Generate dictionaries from dataframes

pandas
Author

Teresa Kubacka

Published

September 16, 2022

Sometimes it is useful to use dictionaries in pandas workflows. For example, when using a df.replace() or df.rename() command. Sometimes it is useful when those dictionaries are generated from another dataframe.

Concrete example could be working with messy country names. Let’s say I have a dataframe containing some values per country:

df = pd.DataFrame([['Poland', 'Jan Nowak', 3], ['POL', 'Martyna Kowalska', 15], ['PL', 'Joanna Byk', 19]], 
        columns=['country', 'athlete', 'score'])

and another dataframe which contains attribution of a messy country name to a proper country name:

countries = pd.DataFrame(['Poland', 'PL'], ['POL', 'PL'], ['PL', 'PL'], columns=['messy', 'proper'])

Here countries is generated programmatically, but the benefit of using a countries dataframe is that it can be maintained in a form of an external csv or xlsx, which contains a hand-curated list of synonyms.

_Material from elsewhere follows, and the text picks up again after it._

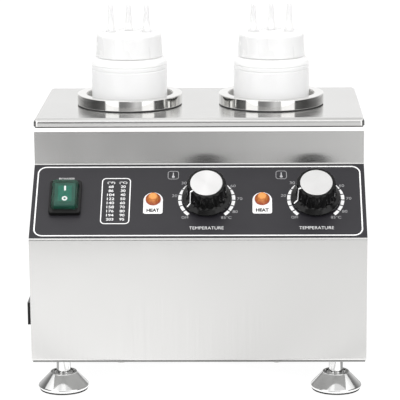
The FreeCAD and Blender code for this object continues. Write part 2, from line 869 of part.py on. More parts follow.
def make_knob(across, word):
    """A fluted control knob with a spun insert in its top, on the thermostat's flatted spindle."""
    grip, crown = S.grip_width / 2, S.grip_top_width / 2
    seat = S.knob_height - S.insert_recess
    insert = S.insert_width / 2
    foot = S.knob_gap
    body = turned(
        [
            (0, foot),
            (S.skirt_width / 2, foot),
            (S.skirt_width / 2, foot + S.skirt_gauge),
            (grip, foot + S.grip_foot),
            (crown, S.knob_height),
            (insert + 0.1, S.knob_height),
            (insert + 0.1, seat),
            (0, seat),
        ]
    )
    round_off(body, 0.6, circle_at(crown, S.knob_height))
    flute = body.newObject("PartDesign::SubtractiveCylinder", "Flute")
    bind(flute, "Radius", S.flute_width / 2)
    bind(flute, "Height", 30)
    flute.AttachmentSupport = (origin_plane(body, "XY_Plane"), [""])
    flute.MapMode = "FlatFace"
    flute.AttachmentOffset = FreeCAD.Placement(
        FreeCAD.Vector((grip + S.flute_out).number, 0, (foot + S.grip_foot).number + 0.3),
        FreeCAD.Rotation(FreeCAD.Vector(0, 1, 0), -2.5),
    )
    doc.recompute()
    pattern = body.newObject("PartDesign::PolarPattern", "Flutes")
    pattern.Originals = [flute]
    pattern.Axis = (next(a for a in body.Origin.OriginFeatures if a.Role == "Z_Axis"), [""])
    pattern.Angle = 360
    pattern.Occurrences = int(S.flute_count.number)
    body.Tip = pattern
    doc.recompute()
    flat_at = S.spindle_width / 2 - 0.9
    hub = cut(rod(S.spindle_width / 2 + 0.04, 15.5), block(8, 2, 14, 0, flat_at + 1.04, 2.2))
    node(on_slope(cut(body, hub), across, S.dial_up), f"knob_{word}")

    disc = turned([(0, seat), (insert, seat), (insert, S.knob_height + 0.6), (0, S.knob_height + 0.9)])
    round_off(disc, 0.4, circle_at(insert, S.knob_height + 0.6))
    node(on_slope(disc, across, S.dial_up), f"knob_cap_{word}")

    shaft = rod(S.spindle_width / 2, 28.5, z=-13.5)
    flat = block(8, 2, 13, 0, flat_at + 1, 2.1)
    node(on_slope(cut(shaft, flat), across, S.dial_up), f"spindle_{word}")


def make_thermostat(across, word):
    """The capillary thermostat behind a knob: case, bush through the slope, nut and tabs."""
    behind = -(S.overlay_gauge + S.gauge)
    case = block(36, 30, 22, 0, 0, -31)
    bush = rod(4.9, 9, z=-9.2)
    nut = hexagon(16, 3, z=behind - 3)
    tabs = [block(6.3, 0.8, 8, step, 9, -38.5) for step in (-9, 9)]
    bore = rod(S.spindle_width / 2 + S.running_gap, 16, z=-14)
    thermostat = cut(fuse(case, bush, nut, *tabs), bore)
    node(on_slope(thermostat, across, S.dial_up), f"thermostat_{word}")


def make_lamp(across, word):
    """A pilot lamp: a domed amber lens over a barrel with its nut behind the slope."""
    rim, dome = S.lens_width / 2, S.lens_height
    lens = turned([(0, 0), (rim, 0), (rim, 1.4), (rim - 1.3, 2.0), (rim - 2.6, dome - 0.7), (0, dome)])
    round_off(lens, 1.6, circle_at(rim - 2.6, dome - 0.7))
    node(on_slope(lens, across, S.lamp_up), f"lamp_lens_{word}")
    behind = -(S.overlay_gauge + S.gauge)
    barrel = rod(S.lamp_width / 2, 26, z=-26)
    nut = hexagon(17, 3, z=behind - 3)
    tabs = [block(2.8, 0.8, 8, step, 0, -33.5) for step in (-3, 3)]
    node(on_slope(fuse(barrel, nut, *tabs), across, S.lamp_up), f"lamp_body_{word}")


def rounded_block(length, width, height, radius, z=0, crown=0):
    """A block with rounded upright corners, and a rounded top edge when crown is not 0."""
    length, width = as_dim(length), as_dim(width)
    body = slab(rectangle(length / 2, -width / 2, width / 2), height)
    tall = as_dim(height).number
    round_off(body, radius, lambda edge: edge.BoundBox.ZLength > 0.5 * tall)
    if crown:
        round_off(body, crown, lambda edge: edge.BoundBox.ZMin > tall - 1e-4)
    return put(body, z=z)


def make_switch():
    """A rocker switch snapped into the slope, under a clear splash boot held by a black frame."""
    across, up = S.switch_across, S.switch_up
    lip = 1.0
    flange = rounded_block(S.frame_across - 1.2, S.frame_along - 1.2, lip, 2.4)
    dome = rounded_block(S.boot_across, S.boot_along, S.boot_rise, 3.4, crown=2.4)
    inside_across, inside_along = S.boot_across - 2 * S.boot_wall, S.boot_along - 2 * S.boot_wall
    hollow = rounded_block(
        inside_across, inside_along, S.boot_rise - S.boot_wall, 2.4, z=-0.01, crown=1.6
    )
    node(on_slope(cut(fuse(flange, dome), hollow), across, up), "switch_boot")

    rim = rounded_block(S.frame_across, S.frame_along, S.frame_rise, 3, crown=1.0)
    window = rounded_block(S.boot_across + 0.2, S.boot_along + 0.2, S.frame_rise + 2, 3.5, z=-1)
    rebate = rounded_block(S.frame_across - 1.0, S.frame_along - 1.0, lip + 0.1, 2.5, z=-0.05)
    node(on_slope(cut(rim, window, rebate), across, up), "switch_frame")

    bezel_rise = 1.8
    shell = block(S.switch_width, S.switch_length, S.switch_depth, z=-S.switch_depth)
    bezel = rounded_block(inside_across - 0.4, inside_along - 0.4, bezel_rise, 2)
    tabs = [block(6.3, 0.8, 9, 0, step, -S.switch_depth - 8.5) for step in (-9, 0, 9)]
    well = block(S.rocker_width + 0.8, S.rocker_length + 1.6, 20, z=bezel_rise - 9)
    bearing_length = S.switch_width - 0.6
    bearing = rod(
        S.pin_width / 2 + S.running_gap, bearing_length, -bearing_length / 2, 0, -S.rocker_pivot_depth, "x"
    )
    node(on_slope(cut(fuse(shell, bezel, *tabs), well, bearing), across, up), "switch_body")
    node(on_slope(make_rocker(), across, up), "rocker")


def make_rocker():
    """The rocker key at rest: its lower end pressed in, turned about a pin across the switch."""
    half = S.rocker_length / 2
    pivot = -S.rocker_pivot_depth.number
    key = folded(
        [
            (-half, 3.6),
            (-half, S.rocker_end_rise),
            (0, S.rocker_middle_rise),
            (half, S.rocker_end_rise),
            (half, 3.6),
            (4, pivot - 0.8),
            (-4, pivot - 0.8),
        ],
        S.rocker_width,
    )
    pin = rod(S.pin_width / 2, S.switch_width - 0.8, -(S.switch_width - 0.8) / 2, 0, pivot, "x")
    tilt = FreeCAD.Rotation(FreeCAD.Vector(1, 0, 0), 7)
    turned_key = fuse(key, pin)
    middle = FreeCAD.Vector(0, 0, pivot)
    turned_key.Placement = FreeCAD.Placement(middle - tilt.multVec(middle), tilt)
    return together(turned_key)


# ---------------------------------------------------------------- electrics in the case


def inlet_block(gap, depth, start):
    """The inlet's body outline as a cutter, `depth` long from `start` beside the left wall."""
    y = FRONT + S.inlet_behind + S.inlet_width / 2
    z = FLOOR_OF_CASE + S.inlet_above - gap + 1
    return box(
        depth, S.inlet_width - 2 + 2 * as_dim(gap), S.inlet_height - 2 + 2 * as_dim(gap),
        -SIDE + start, y - S.inlet_width / 2 + 1 - gap, z,
    )


def make_inlet():
    """A three-pin mains inlet in the left wall: bezel outside, socket body inside, and its pins."""
    y = FRONT + S.inlet_behind + S.inlet_width / 2
    middle = FLOOR_OF_CASE + S.inlet_above + S.inlet_height / 2
    bezel = box(
        S.inlet_proud, S.inlet_width, S.inlet_height,
        -SIDE - S.inlet_proud, y - S.inlet_width / 2, middle - S.inlet_height / 2,
    )
    inside = inlet_block(0, S.inlet_inside, 0)
    socket_depth = 17
    cavity = box(
        socket_depth, S.socket_width, S.socket_height,
        -SIDE - S.inlet_proud - 0.01, y - S.socket_width / 2, middle - S.socket_height / 2,
    )
    pins, slots = [], []
    for step, rise in ((-7, -1.5), (0, 2.5), (7, -1.5)):
        pins.append(box(29, 2, 4, -SIDE - 1.5, y + step - 1, middle + rise - 2))
        slots.append(box(29, 2.04, 4.04, -SIDE - 1.5, y + step - 1.02, middle + rise - 2.02))
    node(cut(fuse(bezel, inside), cavity, *slots), "mains_inlet")
    node(together(*pins), "inlet_pins")


def make_terminal_block():
    """The mains terminal strip on the base plate, each way with its two clamp screws sunk in."""
    x, y = -40, FRONT + 40
    ways, pitch = 5, 12
    strip = block(ways * pitch, 20, 16, x, y, FLOOR_OF_CASE)
    wells = []
    for way in range(ways):
        place = x + (way - (ways - 1) / 2) * pitch
        wells += [rod(2.6, 10, place, y + row, FLOOR_OF_CASE + 9) for row in (-5, 5)]
        wells.append(rod(1.8, 30, place, y - 15, FLOOR_OF_CASE + 5, "y"))
    node(cut(strip, *wells), "terminal_block")


def earth_stud_spot():
    return -SIDE + 24, -36


def make_earth_stud():
    """The earth bolt through the base plate with its nut."""
    x, y = earth_stud_spot()
    across, head_height, nut_height = 9.2, 3.4, 4
    bolt = rod(S.earth_bolt_width / 2, 20, x, y, PLATE_BOTTOM - 0.6)
    head = hexagon(across, head_height, x, y, PLATE_BOTTOM - head_height)
    nut = hexagon(across, nut_height, x, y, FLOOR_OF_CASE)
    node(fuse(bolt, head, nut), "earth_stud")


# ---------------------------------------------------------------- feet


def make_foot(word, x, y):
    """A levelling foot: a collared stem turning in a flared base with a rubber pad under it."""
    rim, top = S.foot_width / 2, S.foot_base_top
    crown = S.foot_top_width / 2
    recess = crown - 2.2
    pin_hole = S.stem_pin_width / 2 + S.running_gap
    step = top - 3
    base = turned(
        [
            (0, S.pad_gauge),
            (rim - 1.9, S.pad_gauge),
            (rim, S.foot_rim_height),
            (crown, top - 0.8),
            (crown, top),
            (recess, top),
            (recess, step),
            (pin_hole, step),
            (pin_hole, 8),
            (0, 8),
        ]
    )
    round_off(base, 1.6, circle_at(rim, S.foot_rim_height))
    round_off(base, 0.6, circle_at(crown, top))
    node(put(base, x, y), f"foot_base_{word}")
    pad_rim = S.pad_width / 2
    pad = turned([(0, 0), (pad_rim - 0.3, 0), (pad_rim, 0.3), (pad_rim, S.pad_gauge), (0, S.pad_gauge)])
    node(put(pad, x, y), f"foot_pad_{word}")
    stem_top = FLOOR_OF_CASE + S.nut_height + 2
    collar = S.collar_width / 2
    stem = turned(
        [
            (0, 8.1),
            (S.stem_pin_width / 2, 8.1),
            (S.stem_pin_width / 2, step + 0.1),
            (collar, step + 0.1),
            (collar, top - 0.1),
            (S.stem_width / 2, top - 0.1),
            (S.stem_width / 2, stem_top - 1),
            (S.stem_width / 2 - 1, stem_top),
            (0, stem_top),
        ]
    )
    round_off(stem, 1.4, circle_at(collar, top - 0.1))
    node(put(stem, x, y), f"foot_stem_{word}")


def make_foot_nuts():
    """The four weld nuts on the base plate that the feet screw into."""
    nuts = []
    for x, y in foot_spots().values():
        bore = rod(S.stem_width / 2 + S.running_gap, S.nut_height, x, y, FLOOR_OF_CASE)
        nuts.append(cut(hexagon(S.nut_across, S.nut_height, x, y, FLOOR_OF_CASE), bore))
    node(together(*nuts), "foot_nuts")


# ---------------------------------------------------------------- build, check and write


def build():
    make_front_panel()
    make_back_panel()
    make_base_plate()
    make_deck_frame()
    make_deck_plate()
    make_overlay()
    make_case_screws()
    for side, word in ((-1, "left"), (1, "right")):
        make_side_panel(side, f"side_panel_{word}")
        make_well(side, word)
        make_heater(side, word)
        make_bottle(side, word)
    for word, dial, lamp in (("left", S.dial_left, S.lamp_left), ("right", S.dial_right, S.lamp_right)):
        make_bulb(-1 if word == "left" else 1, word, dial)
        make_knob(dial, word)
        make_thermostat(dial, word)
        make_lamp(lamp, word)
    make_cutouts()
    make_switch()
    make_inlet()
    make_terminal_block()
    make_earth_stud()
    for word, (x, y) in foot_spots().items():
        make_foot(word, x, y)
    make_foot_nuts()


def check():
    """Stops on any failed object and on any sub-part without a sound shape."""
    failed = [f"{o.Name} ({o.Label})" for o in doc.Objects if {"Invalid", "Error"} & set(o.State)]
    for label, piece in NODES.items():
        if piece.Shape.isNull() or not piece.Shape.isValid() or not piece.Shape.Solids:
            failed.append(label)
    if failed:
        raise RuntimeError("failed: " + ", ".join(failed))


def write():
    os.makedirs("parts", exist_ok=True)
    for label, piece in NODES.items():
        piece.Shape.exportStep(f"parts/{label}.step")
    print(len(NODES), "sub-parts written")


build()
doc.recompute()
check()
write()
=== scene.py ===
import json
import math

import bmesh
import bpy
from mathutils import Matrix, Vector


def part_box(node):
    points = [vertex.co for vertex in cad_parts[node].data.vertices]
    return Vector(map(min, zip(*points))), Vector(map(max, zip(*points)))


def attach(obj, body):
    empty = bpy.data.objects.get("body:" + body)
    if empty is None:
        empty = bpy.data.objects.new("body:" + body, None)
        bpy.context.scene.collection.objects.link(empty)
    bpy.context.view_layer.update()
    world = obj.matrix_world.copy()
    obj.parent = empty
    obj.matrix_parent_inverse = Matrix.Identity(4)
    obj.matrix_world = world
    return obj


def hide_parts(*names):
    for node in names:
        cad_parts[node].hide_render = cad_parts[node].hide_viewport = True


# The looks of a two-well bottle warmer for sauce or melted cheese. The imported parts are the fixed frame.
# This script gives each of them a finish, and adds the detailed pieces: the printing on the control film,
# the knobs, lamps and rocker switch, the trim of the lid and the wells, and the bottles and their caps.
# Shapes are written in millimetres and made in metres.

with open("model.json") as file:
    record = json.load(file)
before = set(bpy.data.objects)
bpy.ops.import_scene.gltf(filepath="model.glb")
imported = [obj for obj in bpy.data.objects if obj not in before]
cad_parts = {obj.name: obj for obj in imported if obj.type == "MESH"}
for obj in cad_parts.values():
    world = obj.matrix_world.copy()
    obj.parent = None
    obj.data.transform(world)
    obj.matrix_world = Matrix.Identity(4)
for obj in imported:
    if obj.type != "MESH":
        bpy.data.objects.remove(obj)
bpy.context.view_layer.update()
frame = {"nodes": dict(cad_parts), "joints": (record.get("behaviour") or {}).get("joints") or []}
MM = 0.001
SIDES = ("left", "right")

# ---------------------------------------------------------------- places read from the frame

JOINTS = {joint["name"]: joint for joint in frame["joints"]}
SLOPE_NORMAL = -Vector(JOINTS["knob_left_turn"]["axis"]).normalized()
SLOPE_UP = Vector((0, SLOPE_NORMAL.z, -SLOPE_NORMAL.y))
SLOPE_TURN = Matrix((Vector((1, 0, 0)), SLOPE_UP, SLOPE_NORMAL)).transposed().to_4x4()
DIALS = {side: Vector(JOINTS[f"knob_{side}_turn"]["pos_m"]) for side in SIDES}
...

What we want to get is a dictionary of a form: {'messy_name': 'proper_name'}.

We can achieve it in a following way:

names_dict = countries.drop_duplicates().set_index('messy')['proper'].to_dict()

We need to drop duplicates, otherwise we will only get the first entry (keys are unique in a dictionary). Optimally we would do it at the earlier stage.

To clean the messy names, we can then do:

df['country'].replace(names_dict)

to get a disambiguated column. We can overwrite the original or create a new column, e.g. country_clean.